The question is whether or not divestment constitutes taking part in the illegal Arab League boycott of Israel. Fred Taub at the Web site DivestmentWatch makes a case that it does, but point of fact we don’t know because no one has actually divested, an action required to trigger a lawsuit or US Justice Department investigation. While it’s obviously a good thing that divestment has failed time and time again, if some institution is ever dumb enough to pull the divestment trigger, it would be intriguing to see where a suit or investigation would go. Fred’s research seems to indicate that such a prosecution would require proof that linked divestment proponents to national Middle East boycotters, a relationship divestment groups vehemently deny, but one that has never been thoroughly investigated or researched.

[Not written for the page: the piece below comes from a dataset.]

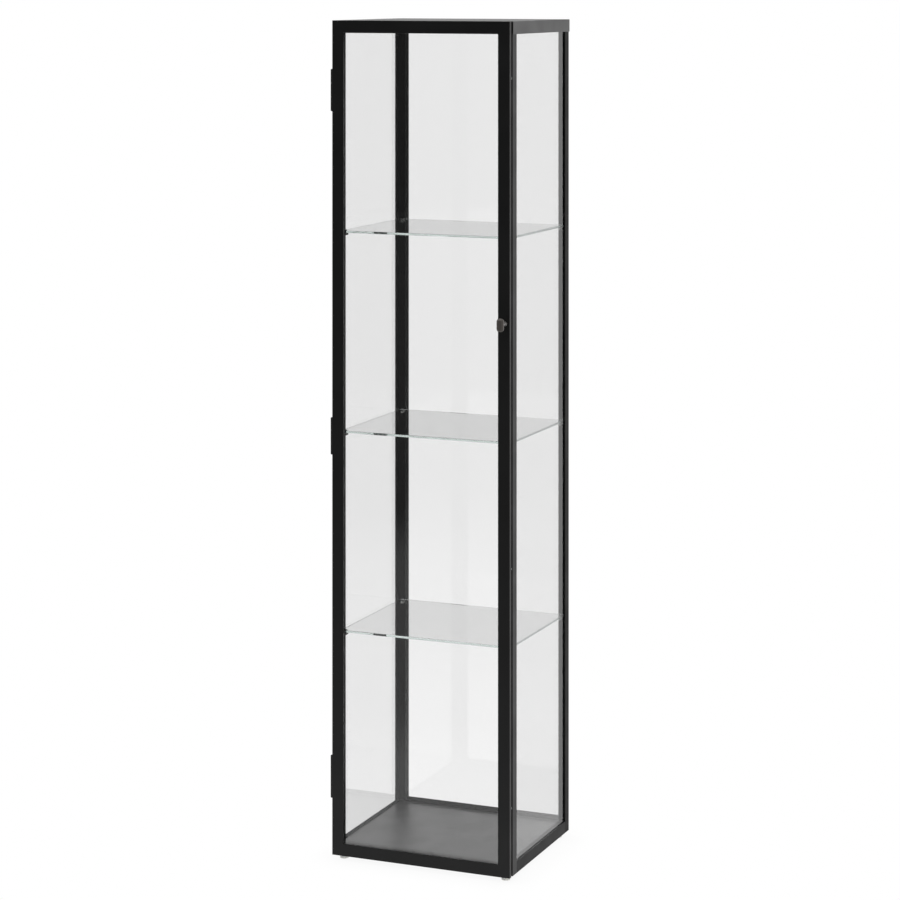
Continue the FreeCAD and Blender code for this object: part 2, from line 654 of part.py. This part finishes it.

At the very least, this demonstrates one other unsavory aspect of those who are trying to convince, force or trick universities, cities, churches and unions into joining the divestment bandwagon. Because, at the end of the day, it will be those institutions (not divestment activists) that would face prosecution in the event that divestment is judged to fall under American anti-boycott law. At the very least, these groups should alert school and other officials of this risk they might be taking by following the divestment crowd’s advice. But that assumes the divest-niks actually care about the institutions they are trying to manipulate, rather than just using them (and potentially placing them in jeopardy) for their own narrow political ends.